Lee's cap was from Red Dragon Apparel - I usually don't notice stuff like that, but one of my friends has a couple of RDS t-shirts, so I recognized the brand.

cuneiform script, ("wedge shaped," from the Latin cuneus, meaning "wedge").

It would probably be really expensive for Henry to move into the Vancouver territory - Vancouver is such a popular place to live ;-)
I guess the current vampire in residence would demand A LOT to vacate.

Deleted Scene:

Ext. Alley -- night
Henry walks along when suddenly two frat-boy types block his path. This is Rolf and Ricardo
Rolf: What's this?
Ricardo: We got a pretty boy. (Big coked-up sniff)
You lookin' for somethin' special, pretty boy?
Henry smiles - with intent.
Henry: Why - that something you boys would be into?

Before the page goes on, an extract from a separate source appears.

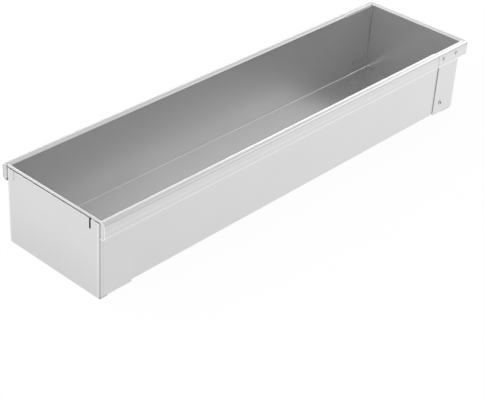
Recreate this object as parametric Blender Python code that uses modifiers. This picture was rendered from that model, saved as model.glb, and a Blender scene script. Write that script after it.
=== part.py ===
"""Long cheesecake pan in folded steel sheet, with one fixed end and one removable end.

The frame: +X runs along the pan to the fixed end, +Z is up, and the origin is on
the resting plane, under the middle of the pan.
"""
import math

import bmesh
import bpy
from mathutils import Matrix, Vector

# Driving dimensions, in metres
OVERALL_LENGTH = 0.600
CAVITY_WIDTH = 0.136
TROUGH_DEPTH = 0.091
SHEET = 0.001
LAP_GAP = 0.0003

# Folds, as radii of the middle of the sheet
FLOOR_FOLD = 0.0018
LIP_FOLD = 0.0015
RIM_FOLD = 0.0032
WALL_CORNER_FOLD = 0.0020
CAP_CORNER_FOLD = 0.0022
FLANGE_FOLD = 0.0010
HEM_GAP = 0.0002

# Hollow rim that is folded outward from the top of the walls
RIM_REACH = 0.0092
RIM_HEIGHT = 0.0195

# Share of a piece's distance outside a corner fold that goes into its own radius there
CORNER_SHARE = 0.2

# Flat bars inside the rim
BAR_EDGE_RADIUS = 0.0025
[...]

Henry glances down and sees the baseball bat Ricardo is holding, peeking out from behind his back. He lingers in the look -- provocatively

Rolf: Gross ... he's checkin' you out!
Henry: You did come down here looking for something specific, didn't you?
Ricardo: We know why you're here.
Henry: I doubt that. I'm just looking for a good workout.

Ricardo reveals the bat and goes for a swing --
-- As Henry vamps and disarms Ricardo in a flash. He tosses the bat to Rolf, then with a blast of vamp speed, Henry turns Ricardo around, and sinks his teeth into his neck...

Rolf hoists the bat, paralyzed. Run or fight? (I'd run myself, but Rolf ain't the sharpest knife in the drawer. It's also really hard to run while you're making dookie.)

Henry disengages; the unconscious Ricardo slumps to the ground.

Rolf: What are you?
Henry: A dude workin' out some issues. Now .. Batter up.

Rolf thinks about it, tries to run -- Henry catches him.

The bat clatters to the ground - cut to INT Vickis' Office

Questions


Henry lies to Augustus - he asks if the territory is free of ???
And Henry knows Astaroth is there.

Henry just sticks Augustus' knife in his pocket.